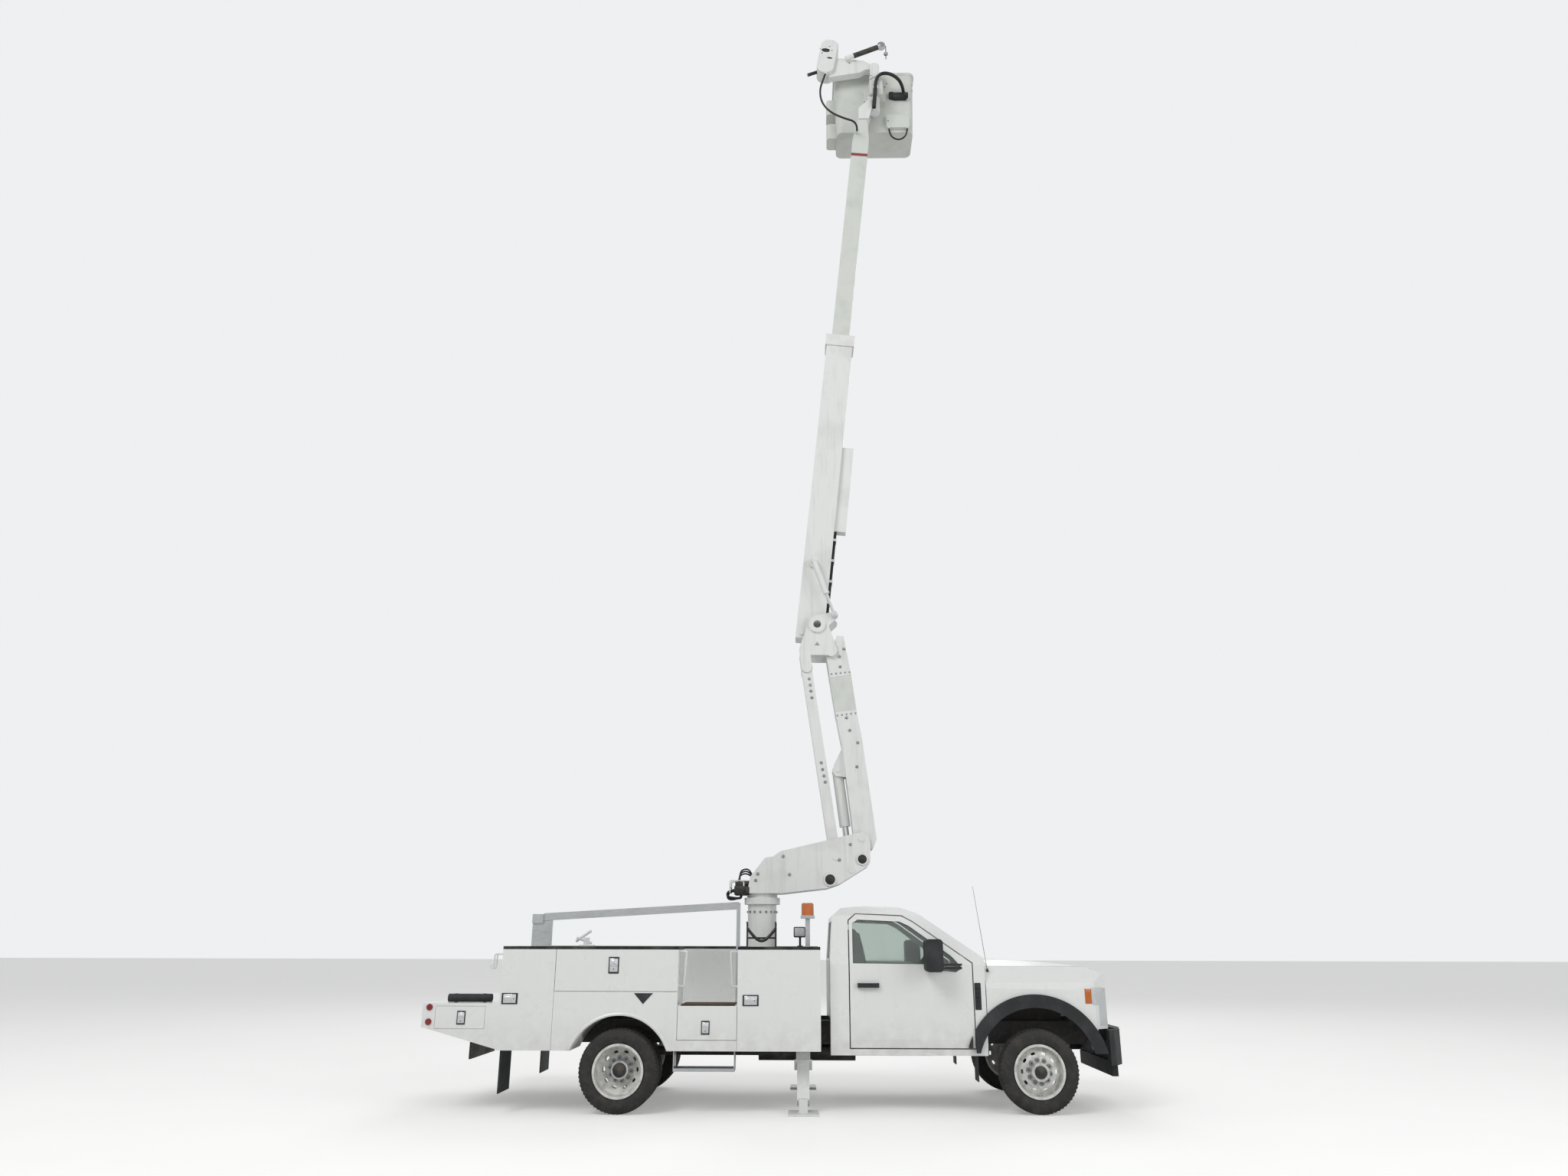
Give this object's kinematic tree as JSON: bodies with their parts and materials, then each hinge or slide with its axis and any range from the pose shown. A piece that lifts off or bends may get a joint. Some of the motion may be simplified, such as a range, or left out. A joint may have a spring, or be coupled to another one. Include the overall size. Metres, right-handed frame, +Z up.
{
  "type": "cherry picker truck",
  "caption": "Utility truck with side lockers, a turning pedestal, a parallelogram riser, a telescoping boom and a levelling bucket with a winch jib.",
  "frame": {"origin": "on the ground under the middle of the vehicle's length and width", "axes": "+X towards the vehicle's front, +Y to its left, +Z up"},
  "size_m": [7.316, 2.58, 14.5444],
  "materials": {
    "body_white": "gloss enamel",
    "arm_white": "semi-gloss enamel",
    "fibreglass_white": "gel-coated fibreglass",
    "black_plastic": "moulded, textured",
    "black_steel": "satin chassis paint",
    "treads_black": "grip coating",
    "aluminium": "mill finish",
    "rod_chrome": "polished rod",
    "wheel_white": "painted steel wheel",
    "tyre_rubber": "rubber",
    "glass_clear": "tinted safety glass",
    "lamp_lens": "moulded lens",
    "seat_vinyl": "grained vinyl",
    "line_steel": "wire line and hook",
    "hose_black": "hydraulic hoses and their covers",
    "engine_iron": "cast"
  },
  "bodies": {
    "truck": {"axles": "black_steel", "body_fittings": "aluminium", "bumper_and_grille": "black_plastic", "cab_glass": "glass_clear", "cab_interior": "seat_vinyl", "cab_shell": "body_white", "chassis_frame": "black_steel", "deck": "body_white", "engine_block": "engine_iron", "front_clip": "body_white", "lamps": "lamp_lens", "pack_treads": "treads_black", "pedestal": "arm_white", "side_pack_left": "body_white", "side_pack_right": "body_white", "wheel_guards": "black_plastic"},
    "hood": {"hood": "body_white"},
    "cab_door_left": {"cab_door_left": "body_white", "door_glass_left": "glass_clear", "door_fittings_left": "black_plastic"},
    "cab_door_right": {"cab_door_right": "body_white", "door_glass_right": "glass_clear", "door_fittings_right": "black_plastic"},
    "locker_front_left": {"locker_door_front_left": "body_white"},
    "locker_front_right": {"locker_door_front_right": "body_white"},
    "locker_long_left": {"locker_door_long_left": "body_white"},
    "locker_long_right": {"locker_door_long_right": "body_white"},
    "locker_rear_left": {"locker_door_rear_left": "body_white"},
    "locker_rear_right": {"locker_door_rear_right": "body_white"},
    "locker_shelf": {"locker_door_shelf": "body_white"},
    "locker_small": {"locker_door_small": "body_white"},
    "outrigger_left": {"outrigger_leg_left": "arm_white"},
    "knuckle_left": {"knuckle_left": "black_steel"},
    "front_wheel_left": {"tyre_front_left": "tyre_rubber", "wheel_front_left": "wheel_white"},
    "rear_wheels_left": {"tyres_rear_left": "tyre_rubber", "wheels_rear_left": "wheel_white"},
    "outrigger_right": {"outrigger_leg_right": "arm_white"},
    "knuckle_right": {"knuckle_right": "black_steel"},
    "front_wheel_right": {"tyre_front_right": "tyre_rubber", "wheel_front_right": "wheel_white"},
    "rear_wheels_right": {"tyres_rear_right": "tyre_rubber", "wheels_rear_right": "wheel_white"},
    "turret": {"turret": "arm_white"},
    "riser": {"riser": "arm_white"},
    "riser_cylinder_barrel": {"riser_cylinder_barrel": "arm_white"},
    "riser_cylinder_rod": {"riser_cylinder_rod": "rod_chrome"},
    "level_link": {"level_link": "arm_white"},
    "elbow": {"elbow": "arm_white"},
    "outer_boom": {"outer_boom": "arm_white"},
    "inner_boom": {"inner_boom": "fibreglass_white"},
    "boom_cylinder_barrels": {"boom_cylinder_barrels": "arm_white"},
    "boom_cylinder_rods": {"boom_cylinder_rods": "rod_chrome"},
    "platform_post": {"platform_post": "arm_white"},
    "bucket": {"bucket": "fibreglass_white", "control_hose": "hose_black", "tool_hose": "hose_black"},
    "jib": {"jib": "arm_white", "winch_hose": "hose_black"},
    "winch_hook": {"winch_hook": "line_steel"}
  },
  "joints": [
    {"name": "rear_spin_right", "type": "hinge", "parent": "truck", "child": "rear_wheels_right", "pos_m": [-1.608, -0.94, 0.405], "axis": [0, 1, 0], "continuous": true},
    {"name": "steer_right", "type": "hinge", "parent": "truck", "child": "knuckle_right", "pos_m": [2.685, -0.79, 0.375], "axis": [0, 0, 1], "range_deg": [-35, 35]},
    {"name": "front_spin_right", "type": "hinge", "parent": "knuckle_right", "child": "front_wheel_right", "pos_m": [2.685, -0.95, 0.405], "axis": [0, 1, 0], "continuous": true},
    {"name": "cab_door_right_swing", "type": "hinge", "parent": "truck", "child": "cab_door_right", "pos_m": [2.052, -1, 1.2], "axis": [0, 0, 1], "range_deg": [0, 65]},
    {"name": "locker_rear_right_swing", "type": "hinge", "parent": "truck", "child": "locker_rear_right", "pos_m": [-2.301, -1.2, 1.09], "axis": [0, 0, 1], "range_deg": [0, 90]},
    {"name": "locker_front_right_swing", "type": "hinge", "parent": "truck", "child": "locker_front_right", "pos_m": [0.457, -1.2, 1.09], "axis": [0, 0, 1], "range_deg": [0, 90]},
    {"name": "locker_long_right_drop", "type": "hinge", "parent": "truck", "child": "locker_long_right", "pos_m": [-1.608, -1.2, 1.171], "axis": [1, 0, 0], "range_deg": [0, 90]},
    {"name": "outrigger_right_slide", "type": "slide", "parent": "truck", "child": "outrigger_right", "axis": [0, 0.5593, 0.829], "range_m": [0, 0.24]},
    {"name": "rear_spin_left", "type": "hinge", "parent": "truck", "child": "rear_wheels_left", "pos_m": [-1.608, 0.94, 0.405], "axis": [0, 1, 0], "continuous": true},
    {"name": "steer_left", "type": "hinge", "parent": "truck", "child": "knuckle_left", "pos_m": [2.685, 0.79, 0.375], "axis": [0, 0, 1], "range_deg": [-35, 35]},
    {"name": "front_spin_left", "type": "hinge", "parent": "knuckle_left", "child": "front_wheel_left", "pos_m": [2.685, 0.95, 0.405], "axis": [0, 1, 0], "continuous": true},
    {"name": "cab_door_left_swing", "type": "hinge", "parent": "truck", "child": "cab_door_left", "pos_m": [2.052, 1, 1.2], "axis": [0, 0, -1], "range_deg": [0, 65]},
    {"name": "locker_rear_left_swing", "type": "hinge", "parent": "truck", "child": "locker_rear_left", "pos_m": [-2.301, 1.2, 1.09], "axis": [0, 0, -1], "range_deg": [0, 90]},
    {"name": "locker_front_left_swing", "type": "hinge", "parent": "truck", "child": "locker_front_left", "pos_m": [0.457, 1.2, 1.09], "axis": [0, 0, -1], "range_deg": [0, 90]},
    {"name": "locker_long_left_drop", "type": "hinge", "parent": "truck", "child": "locker_long_left", "pos_m": [-1.608, 1.2, 1.171], "axis": [-1, 0, 0], "range_deg": [0, 90]},
    {"name": "outrigger_left_slide", "type": "slide", "parent": "truck", "child": "outrigger_left", "axis": [0, -0.5593, 0.829], "range_m": [0, 0.24]},
    {"name": "locker_small_drop", "type": "hinge", "parent": "truck", "child": "locker_small", "pos_m": [-0.708, -1.2, 0.706], "axis": [1, 0, 0], "range_deg": [0, 90]},
    {"name": "locker_shelf_drop", "type": "hinge", "parent": "truck", "child": "locker_shelf", "pos_m": [-3.253, -1.2, 0.805], "axis": [1, 0, 0], "range_deg": [0, 90]},
    {"name": "hood_lift", "type": "hinge", "parent": "truck", "child": "hood", "pos_m": [2.244, 0, 1.487], "axis": [0, -1, 0], "range_deg": [0, 55]},
    {"name": "turret_turn", "type": "hinge", "parent": "truck", "child": "turret", "pos_m": [-0.195, 0, 2.108], "axis": [0, 0, 1], "continuous": true},
    {"name": "riser_fold", "type": "hinge", "parent": "turret", "child": "riser", "pos_m": [0.959, 0, 2.8], "axis": [0, -1, 0], "range_deg": [0, 75]},
    {"name": "link_swing", "type": "hinge", "parent": "turret", "child": "level_link", "pos_m": [0.659, 0, 2.587], "axis": [0, -1, 0], "range_deg": [0, 75]},
    {"name": "elbow_level", "type": "hinge", "parent": "riser", "child": "elbow", "pos_m": [0.632, 0, 5.063], "axis": [0, -1, 0], "range_deg": [-75, 0]},
    {"name": "riser_cylinder_swing", "type": "hinge", "parent": "riser", "child": "riser_cylinder_barrel", "pos_m": [0.696, 0, 3.613], "axis": [0, -1, 0], "range_deg": [-14.79, 0]},
    {"name": "riser_cylinder_stroke", "type": "slide", "parent": "riser_cylinder_barrel", "child": "riser_cylinder_rod", "axis": [0.1246, 0, -0.9922], "range_m": [-0.375, 0]},
    {"name": "boom_lower", "type": "hinge", "parent": "elbow", "child": "outer_boom", "pos_m": [0.463, 0, 5.39], "axis": [0, 1, 0], "range_deg": [0, 84]},
    {"name": "boom_cylinder_swing", "type": "hinge", "parent": "outer_boom", "child": "boom_cylinder_barrels", "pos_m": [0.424, 0, 6.214], "axis": [0, 1, 0], "range_deg": [0, 24.82]},
    {"name": "boom_cylinder_stroke", "type": "slide", "parent": "boom_cylinder_barrels", "child": "boom_cylinder_rods", "axis": [0.3326, 0, -0.9431], "range_m": [-0.14374, 0]},
    {"name": "boom_extend", "type": "slide", "parent": "outer_boom", "child": "inner_boom", "axis": [0.1037, 0, 0.9946], "range_m": [-3.3, 0]},
    {"name": "platform_level", "type": "hinge", "parent": "inner_boom", "child": "platform_post", "pos_m": [1.19198, 0, 13.15627], "axis": [0, 1, 0], "range_deg": [-84, 0]},
    {"name": "bucket_swing", "type": "hinge", "parent": "platform_post", "child": "bucket", "pos_m": [1.377, 0, 13.6], "axis": [0, 0, 1], "range_deg": [-180, 0]},
    {"name": "jib_tilt", "type": "hinge", "parent": "platform_post", "child": "jib", "pos_m": [1.377, 0, 14.06027], "axis": [0, -1, 0], "range_deg": [0, 45]},
    {"name": "hook_plumb", "type": "hinge", "parent": "jib", "child": "winch_hook", "pos_m": [1.482, -0.1, 14.42], "axis": [0, -1, 0], "range_deg": [-45, 0]}
  ],
  "couplings": [
    {"joint": "steer_left", "follows": "steer_right", "ratio": 1},
    {"joint": "link_swing", "follows": "riser_fold", "ratio": 1},
    {"joint": "elbow_level", "follows": "riser_fold", "ratio": -1},
    {"joint": "riser_cylinder_swing", "follows": "riser_fold", "ratio": -0.1966},
    {"joint": "riser_cylinder_stroke", "follows": "riser_fold", "m_per_rad": -0.2861},
    {"joint": "boom_cylinder_swing", "follows": "boom_lower", "ratio": 0.2949},
    {"joint": "boom_cylinder_stroke", "follows": "boom_lower", "m_per_rad": -0.0977},
    {"joint": "platform_level", "follows": "boom_lower", "ratio": -1},
    {"joint": "hook_plumb", "follows": "jib_tilt", "ratio": -1}
  ]
}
● ● ● ● ● ● ●
■ Your instructions: For each line above that contains the word "with", copy that line.

■ Task answer:
Give this object's kinematic tree as JSON: bodies with their parts and materials, then each hinge or slide with its axis and any range from the pose shown. A piece that lifts off or bends may get a joint. Some of the motion may be simplified, such as a range, or left out. A joint may have a spring, or be coupled to another one. Include the overall size. Metres, right-handed frame, +Z up.
  "caption": "Utility truck with side lockers, a turning pedestal, a parallelogram riser, a telescoping boom and a levelling bucket with a winch jib.",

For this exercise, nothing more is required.